# START OF INFORMATION SHOWN

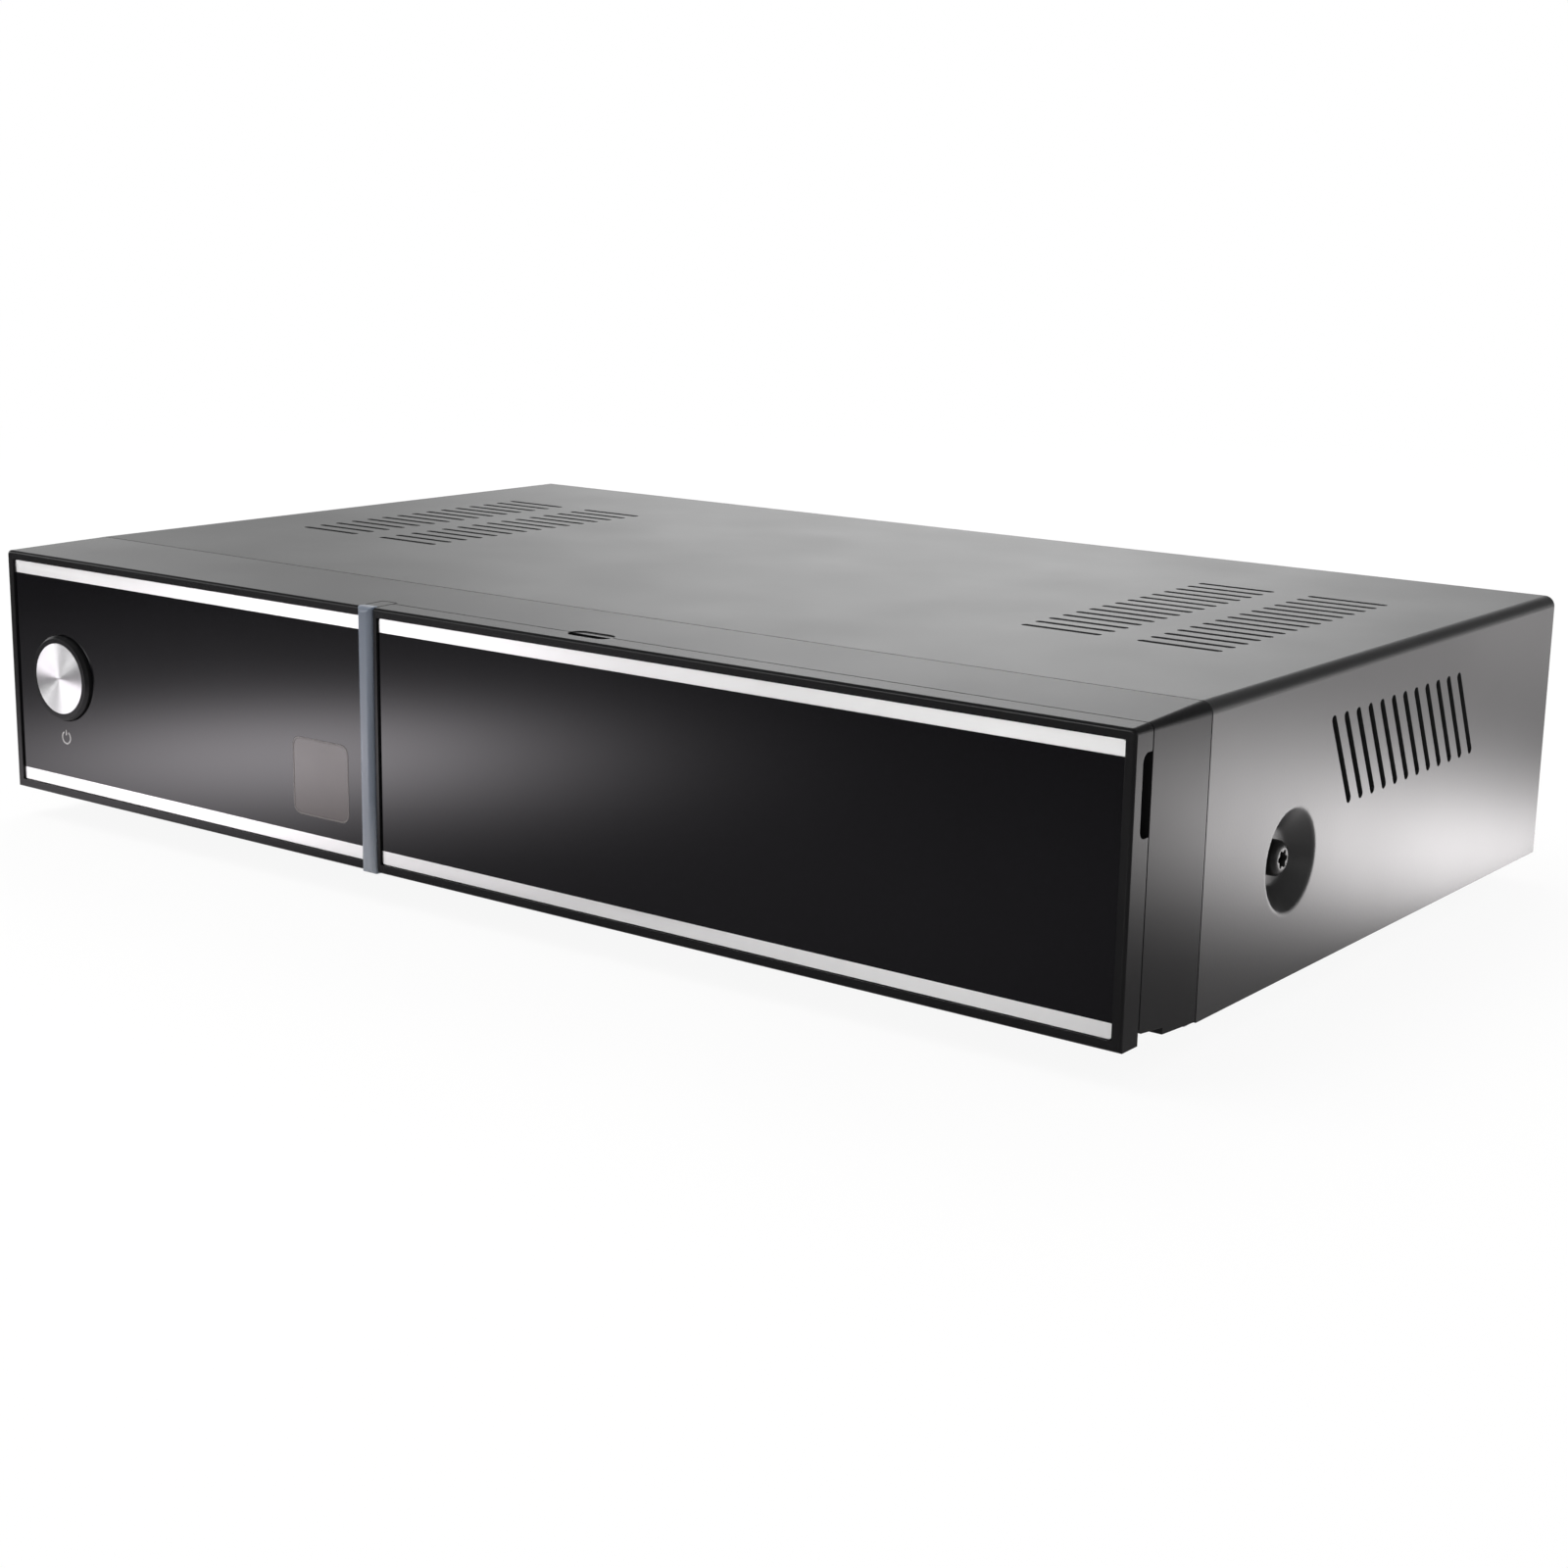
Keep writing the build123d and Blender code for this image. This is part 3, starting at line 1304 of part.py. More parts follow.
def f_connectors():
    """Two threaded coaxial sockets that pass through the rear wall."""
    pieces = []
    for x in f_xs:
        base_end_y = wall_outer_y + f_base_length
        piece = rod_y(x, tuner_axis_z, f_base_radius, wall_inner_y, base_end_y)
        piece += rod_y(x, tuner_axis_z, f_radius, base_end_y, f_tip_y)
        piece -= rod_y(x, tuner_axis_z, f_mouth_radius, f_tip_y - f_mouth_depth, f_tip_y + beyond)
        pieces.append(piece - rod_y(x, tuner_axis_z, f_bore, wall_outer_y, f_tip_y))
    return pieces


def f_nuts():
    """Nuts that clamp the coaxial sockets to the rear wall."""
    nuts = []
    for x in f_xs:
        hexagon = Pos(x, tuner_axis_z) * RegularPolygon(f_nut_across / 2, 6, major_radius=False)
        ring = hexagon - Pos(x, tuner_axis_z) * Circle(f_base_radius + pin_fit)
        nuts.append(along_y(ring, wall_outer_y, wall_outer_y + f_nut_thickness))
    return nuts


def aerial_socket():
    """Plain coaxial socket: a tube round a core with the contact hole."""
    floor_y = aerial_tip_y - aerial_mouth_depth
    base_end_y = wall_outer_y + aerial_base_length
    tube = rod_y(aerial_x, tuner_axis_z, aerial_base_radius, wall_inner_y, base_end_y)
    tube += rod_y(aerial_x, tuner_axis_z, aerial_radius, base_end_y, aerial_tip_y)
    tube -= rod_y(aerial_x, tuner_axis_z, aerial_radius - aerial_wall, floor_y, aerial_tip_y + beyond)
    core = rod_y(aerial_x, tuner_axis_z, aerial_core_radius, floor_y - beyond, aerial_tip_y - aerial_wall)
    return tube + core - rod_y(aerial_x, tuner_axis_z, aerial_hole_radius, floor_y, aerial_tip_y + beyond)


# ---------------------------------------------------------------- writing the nodes
CASE_NODES = (top_cover, side_screws, rear_screws, chassis, feet, foot_screws, front_screws)
FRONT_NODES = (front_housing, left_panel, left_bands, infrared_window, light_strip, strip_carrier,
               flap_frame, flap_panel, flap_bands, hinge_pins,
               power_button_cap, power_button_disc, power_key, power_key_plunger,
               front_board, front_board_screws, display_module, infrared_receiver, light_bar_leds, board_link)
BOARD_NODES = (main_board, standoffs, board_screws, processor, heat_sink, memory_chips, capacitors,
               power_coils, card_reader, card_cage, eject_button, front_usb)
REAR_NODES = (hdmi_socket, usb_stack, network_socket, optical_socket, optical_shutter, power_inlet,
              rocker_housing, rocker_cap, sat_tuner, cable_tuner, f_connectors, f_nuts, aerial_socket)


def write_node(make):
    """Build one node and write it to the file of the same name."""
    piece = make()
    solids = piece if isinstance(piece, list) else piece.solids()
    whole = solids[0] if len(solids) == 1 else Compound(children=list(solids))
    export_step(whole, f"parts/{make.__name__}.step")


os.makedirs("parts", exist_ok=True)
for node in CASE_NODES + FRONT_NODES + BOARD_NODES + REAR_NODES:
    write_node(node)
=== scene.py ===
import math

import bmesh
import bpy
from mathutils import Matrix, Vector

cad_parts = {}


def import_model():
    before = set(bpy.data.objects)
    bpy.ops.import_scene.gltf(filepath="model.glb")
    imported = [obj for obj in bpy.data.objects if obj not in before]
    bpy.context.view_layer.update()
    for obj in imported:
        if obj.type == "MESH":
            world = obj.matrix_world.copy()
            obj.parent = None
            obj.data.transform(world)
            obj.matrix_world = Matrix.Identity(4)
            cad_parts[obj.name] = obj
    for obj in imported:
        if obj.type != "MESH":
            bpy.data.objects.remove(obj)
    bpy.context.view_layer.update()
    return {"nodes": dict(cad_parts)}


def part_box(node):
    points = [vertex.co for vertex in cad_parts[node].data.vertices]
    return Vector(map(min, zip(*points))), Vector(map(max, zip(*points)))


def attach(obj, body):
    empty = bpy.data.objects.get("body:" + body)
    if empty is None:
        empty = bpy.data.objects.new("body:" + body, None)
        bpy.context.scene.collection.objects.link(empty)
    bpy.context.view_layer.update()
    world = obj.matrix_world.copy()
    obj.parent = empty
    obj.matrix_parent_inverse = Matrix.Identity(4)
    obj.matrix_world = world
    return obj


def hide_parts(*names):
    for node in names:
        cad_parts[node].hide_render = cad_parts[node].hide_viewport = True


# Looks of the satellite television receiver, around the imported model. Metres, in the part's own frame:
# X from left to right seen from the front, Y from front to rear, Z up from the feet.

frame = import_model()

MM = 0.001
nodes = frame["nodes"]
scene = bpy.context.scene

# ---------------------------------------------------------------- camera: the photograph's viewpoint
camera_place = Vector((0.3057, -0.40175, 0.1300))
camera_direction = Vector((-0.5855, 0.7779, -0.2282)).normalized()
camera_right = Vector((0.7963, 0.6047, 0.0180)).normalized()
camera_lens = 59.04          # millimetres on a sensor 36 mm wide
camera_sensor = 36.0


# ---------------------------------------------------------------- places read from the frame
def middle_of(node):
    low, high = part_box(node)
    return (low + high) / 2


right_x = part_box("top_cover")[1][0]
front_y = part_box("flap_frame")[0][1]
rim_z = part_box("flap_frame")[1][2]
strip_low_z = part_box("light_strip")[0][2]
button_centre = middle_of("power_button_disc")
side_seat = middle_of("side_screws")


# ---------------------------------------------------------------- material helpers
drift_detail, grain_detail = 4.0, 2.0    # octaves of the noise in slow drifts and in fine relief
colour_a, colour_b, colour_out = 6, 7, 2    # sockets of the Mix node that carry colours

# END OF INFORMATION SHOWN

- [STATED EXERCISE]: Each line from the one containing "solids = piece" through the one containing "obj.data.transform(world)" must be retyped exactly, the first and last of these included.

- [EXERCISE RESULT]:
    solids = piece if isinstance(piece, list) else piece.solids()
    whole = solids[0] if len(solids) == 1 else Compound(children=list(solids))
    export_step(whole, f"parts/{make.__name__}.step")


os.makedirs("parts", exist_ok=True)
for node in CASE_NODES + FRONT_NODES + BOARD_NODES + REAR_NODES:
    write_node(node)
=== scene.py ===
import math

import bmesh
import bpy
from mathutils import Matrix, Vector

cad_parts = {}


def import_model():
    before = set(bpy.data.objects)
    bpy.ops.import_scene.gltf(filepath="model.glb")
    imported = [obj for obj in bpy.data.objects if obj not in before]
    bpy.context.view_layer.update()
    for obj in imported:
        if obj.type == "MESH":
            world = obj.matrix_world.copy()
            obj.parent = None
            obj.data.transform(world)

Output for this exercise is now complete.